A SIMPLE plan is a tax-favored retirement plan that certain small employers (including self-employed individuals) can set up for the benefit of their employees. See Publication 560 for information on the requirements employers must satisfy to set up a SIMPLE plan.

A SIMPLE plan is a written agreement (salary reduction agreement) between you and your employer that allows you, if you are an eligible employee (including a self-employed individual), to choose to:

  • Reduce your compensation by a certain percentage each pay period, and
  • Have your employer contribute the salary reductions to a SIMPLE IRA on your behalf. These contributions are called salary reduction contributions.

All contributions under a SIMPLE IRA plan must be made to SIMPLE IRAs, not to any other type of IRA. The SIMPLE IRA can be an individual retirement account or an individual retirement annuity, described in chapter 1. Contributions are made on behalf of eligible employees. (See Eligible Employees, later.) Contributions are also subject to various limits. (See How Much Can Be Contributed on My Behalf, later.)

In addition to salary reduction contributions, your employer must make either matching contributions or nonelective contributions. See How Are Contributions Made, later.


Eligible Employees

You must be allowed to participate in your employer's SIMPLE plan if you:

  • Received at least $5,000 in compensation from your employer during any 2 years prior to the current year, and
  • Are reasonably expected to receive at least $5,000 in compensation during the calendar year for which contributions are made.

Self-employed individual. For SIMPLE plan purposes, the term employee includes a self-employed individual who received earned income.

Excludable employees. Your employer can exclude the following employees from participating in the SIMPLE plan.

  • Employees whose retirement benefits are covered by a collective bargaining agreement (union contract).
  • Employees who are nonresident aliens and received no earned income from sources within the United States.
  • Employees who would not have been eligible employees if an acquisition, disposition, or similar transaction had not occurred during the year.

Compensation. For purposes of the SIMPLE plan rules, your compensation for a year generally includes the following amounts.

  • Wages, tips, and other pay from your employer that is subject to income tax withholding.
  • Deferred amounts elected under any 401(k) plans, 403(b) plans, government (section 457(b)) plans, SEP plans, and SIMPLE plans.

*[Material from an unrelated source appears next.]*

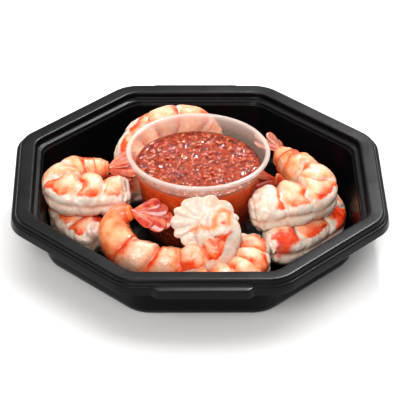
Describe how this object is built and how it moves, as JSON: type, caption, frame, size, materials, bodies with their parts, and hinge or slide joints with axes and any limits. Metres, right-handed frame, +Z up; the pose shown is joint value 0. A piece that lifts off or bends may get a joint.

Self-employed individual compensation. For purposes of the SIMPLE plan rules, if you are self-employed, your compensation for a year is your net earnings from self-employment (line 4, Section A of Schedule SE (Form 1040)) before subtracting any contributions made to a SIMPLE IRA on your behalf.

Beginning after 2001, for purposes of the limit on deductions for contributions to a self-employed person's SEP-IRA, net earnings from self-employment include services performed while claiming exemption from self-employment tax as a member of a group conscientiously opposed to social security benefits.